*TASK BRIEF*: Repeat the whole listing exactly as written.

*INFORMATION SHOWN*:

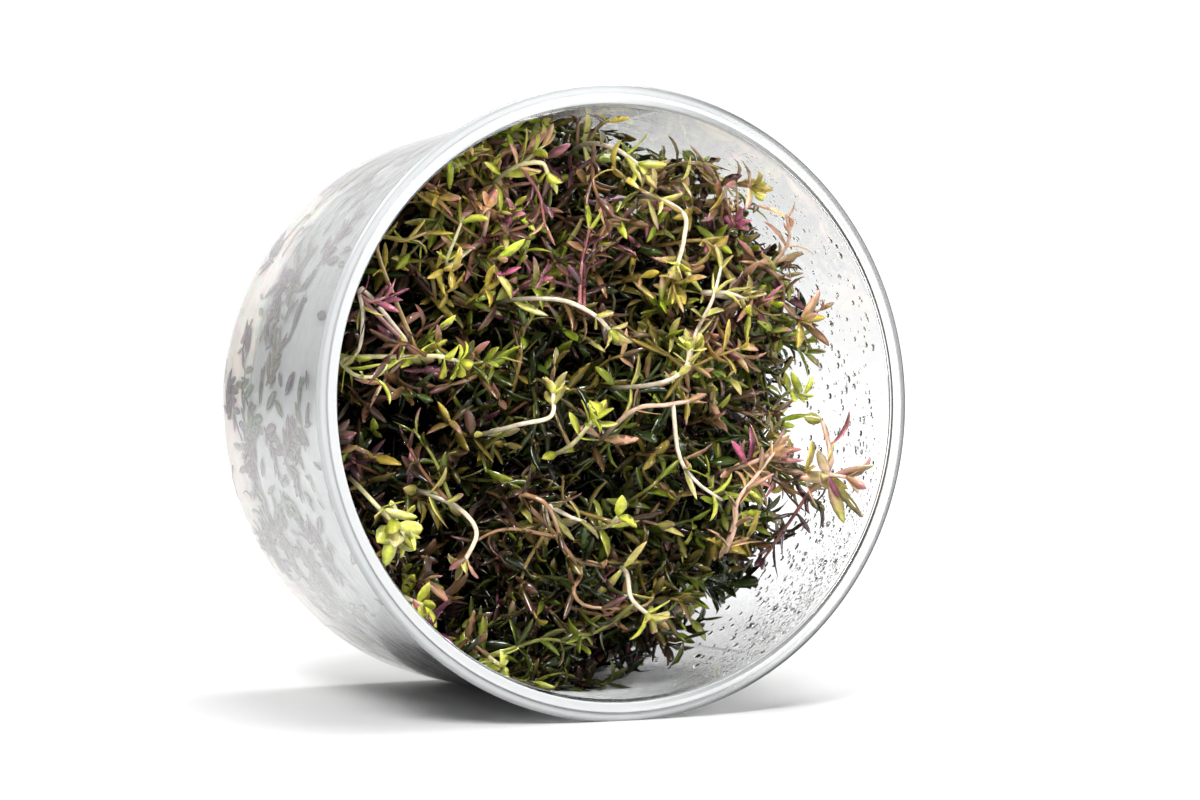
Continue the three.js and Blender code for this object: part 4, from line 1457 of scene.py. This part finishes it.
def pale_floor():
    """A floor that glows as painted light: none next to the cup, more further from it and a little on its
    right, and less where the flag stands in that light except as the camera sees it.
    """
    shade = Shade("pale floor")
    shade.to("Base Color", shade.span(shade.noise(3, 2), 0.3, 0.7, 0.49, 0.51))
    shade.set(Roughness=0.6, Specular_IOR_Level=0.2, Emission_Color=(1, 1, 1, 1))
    away = shade.length(shade.position())
    x = shade.node("SeparateXYZ", {0: shade.position()})["X"]
    glow = shade.math("MAXIMUM", shade.span(away, 0.1, 0.5, 0, 0.82), shade.span(x, 0, 0.06, 0, 0.1))
    unflagged = shade.unflagged(shade.math("DIVIDE", x, away), 0.73)
    shade.to("Emission Strength", shade.times(glow, shade.math("MAXIMUM", unflagged, shade.seen_directly())))
    return shade.material


floor_mesh = bpy.data.meshes.new("floor")
floor_corners = [(x * FLOOR_REACH, y * FLOOR_REACH, 0) for x, y in ((-1, -1), (1, -1), (1, 1), (-1, 1))]
floor_mesh.from_pydata(floor_corners, [], [(0, 1, 2, 3)])
floor_mesh.materials.append(pale_floor())
floor = bpy.data.objects.new("floor", floor_mesh)
bpy.context.scene.collection.objects.link(floor)
floor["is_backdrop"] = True


def softbox(name, place, size, power):
    """A rectangular light that faces the middle of the cup."""
    data = bpy.data.lights.new(name, "AREA")
    data.shape = "RECTANGLE"
    data.size, data.size_y = size
    data.energy = power
    lamp = bpy.data.objects.new(name, data)
    lamp.location = place
    lamp.rotation_euler = (CUP_CENTRE - lamp.location).to_track_quat("-Z", "Y").to_euler()
    bpy.context.scene.collection.objects.link(lamp)


softbox("key_front_left", (-0.45, -0.6, 0.75), (0.34, 0.34), 17.5)
softbox("top", (0.15, 0.1, 0.8), (0.5, 0.5), 8)
softbox("front_right", (0.7, -0.5, 0.35), (0.35, 0.5), 5.5)


def studio():
    """White behind the cup, darker overhead and on the camera's side, as in a studio with a white sweep."""
    world = bpy.data.worlds.new("studio")
    world.use_nodes = True
    sky = Nodes(world.node_tree)
    axes = sky.node("SeparateXYZ", {0: sky.node("TexCoord")["Generated"]})
    behind = sky.span(axes["Y"], -0.7, 0.3, 0.12, 1)
    overhead = sky.span(axes["Z"], 0.25, 0.9, 1, 0.75)
    level = sky.span(axes["Z"], 0, 0.3, 1.05, sky.times(behind, overhead))
    lit = sky.times(level, sky.unflagged(axes["X"], 0.636))
    background = world.node_tree.nodes["Background"]
    background.inputs["Color"].default_value = (1, 1, 1, 1)
    sky.links.new(sky.math("MAXIMUM", lit, sky.seen_directly()), background.inputs["Strength"])
    return world


bpy.context.scene.world = studio()

boxes = {"cad": cad_box, "visual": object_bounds()}
{name: [list(low), list(high)] for name, (low, high) in boxes.items()}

*SOLVED PROBLEM*:
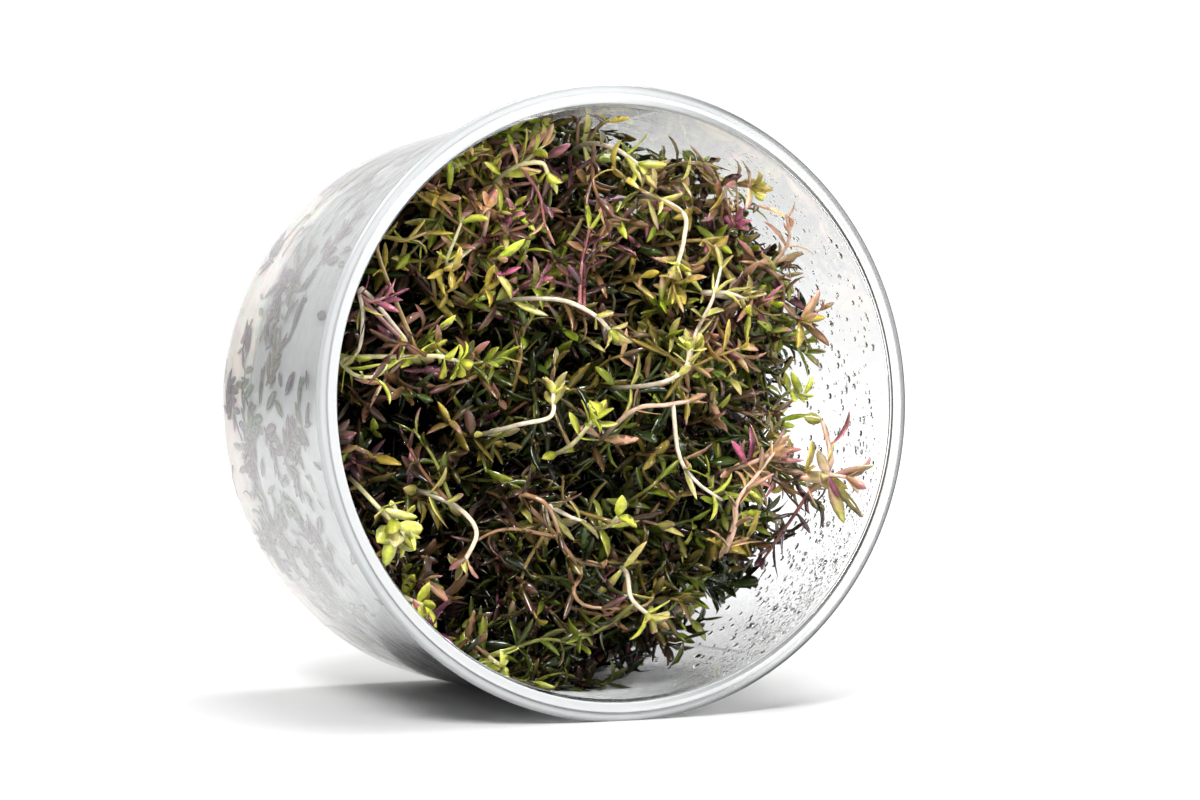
Continue the three.js and Blender code for this object: part 4, from line 1457 of scene.py. This part finishes it.
def pale_floor():
    """A floor that glows as painted light: none next to the cup, more further from it and a little on its
    right, and less where the flag stands in that light except as the camera sees it.
    """
    shade = Shade("pale floor")
    shade.to("Base Color", shade.span(shade.noise(3, 2), 0.3, 0.7, 0.49, 0.51))
    shade.set(Roughness=0.6, Specular_IOR_Level=0.2, Emission_Color=(1, 1, 1, 1))
    away = shade.length(shade.position())
    x = shade.node("SeparateXYZ", {0: shade.position()})["X"]
    glow = shade.math("MAXIMUM", shade.span(away, 0.1, 0.5, 0, 0.82), shade.span(x, 0, 0.06, 0, 0.1))
    unflagged = shade.unflagged(shade.math("DIVIDE", x, away), 0.73)
    shade.to("Emission Strength", shade.times(glow, shade.math("MAXIMUM", unflagged, shade.seen_directly())))
    return shade.material


floor_mesh = bpy.data.meshes.new("floor")
floor_corners = [(x * FLOOR_REACH, y * FLOOR_REACH, 0) for x, y in ((-1, -1), (1, -1), (1, 1), (-1, 1))]
floor_mesh.from_pydata(floor_corners, [], [(0, 1, 2, 3)])
floor_mesh.materials.append(pale_floor())
floor = bpy.data.objects.new("floor", floor_mesh)
bpy.context.scene.collection.objects.link(floor)
floor["is_backdrop"] = True


def softbox(name, place, size, power):
    """A rectangular light that faces the middle of the cup."""
    data = bpy.data.lights.new(name, "AREA")
    data.shape = "RECTANGLE"
    data.size, data.size_y = size
    data.energy = power
    lamp = bpy.data.objects.new(name, data)
    lamp.location = place
    lamp.rotation_euler = (CUP_CENTRE - lamp.location).to_track_quat("-Z", "Y").to_euler()
    bpy.context.scene.collection.objects.link(lamp)


softbox("key_front_left", (-0.45, -0.6, 0.75), (0.34, 0.34), 17.5)
softbox("top", (0.15, 0.1, 0.8), (0.5, 0.5), 8)
softbox("front_right", (0.7, -0.5, 0.35), (0.35, 0.5), 5.5)


def studio():
    """White behind the cup, darker overhead and on the camera's side, as in a studio with a white sweep."""
    world = bpy.data.worlds.new("studio")
    world.use_nodes = True
    sky = Nodes(world.node_tree)
    axes = sky.node("SeparateXYZ", {0: sky.node("TexCoord")["Generated"]})
    behind = sky.span(axes["Y"], -0.7, 0.3, 0.12, 1)
    overhead = sky.span(axes["Z"], 0.25, 0.9, 1, 0.75)
    level = sky.span(axes["Z"], 0, 0.3, 1.05, sky.times(behind, overhead))
    lit = sky.times(level, sky.unflagged(axes["X"], 0.636))
    background = world.node_tree.nodes["Background"]
    background.inputs["Color"].default_value = (1, 1, 1, 1)
    sky.links.new(sky.math("MAXIMUM", lit, sky.seen_directly()), background.inputs["Strength"])
    return world


bpy.context.scene.world = studio()

boxes = {"cad": cad_box, "visual": object_bounds()}
{name: [list(low), list(high)] for name, (low, high) in boxes.items()}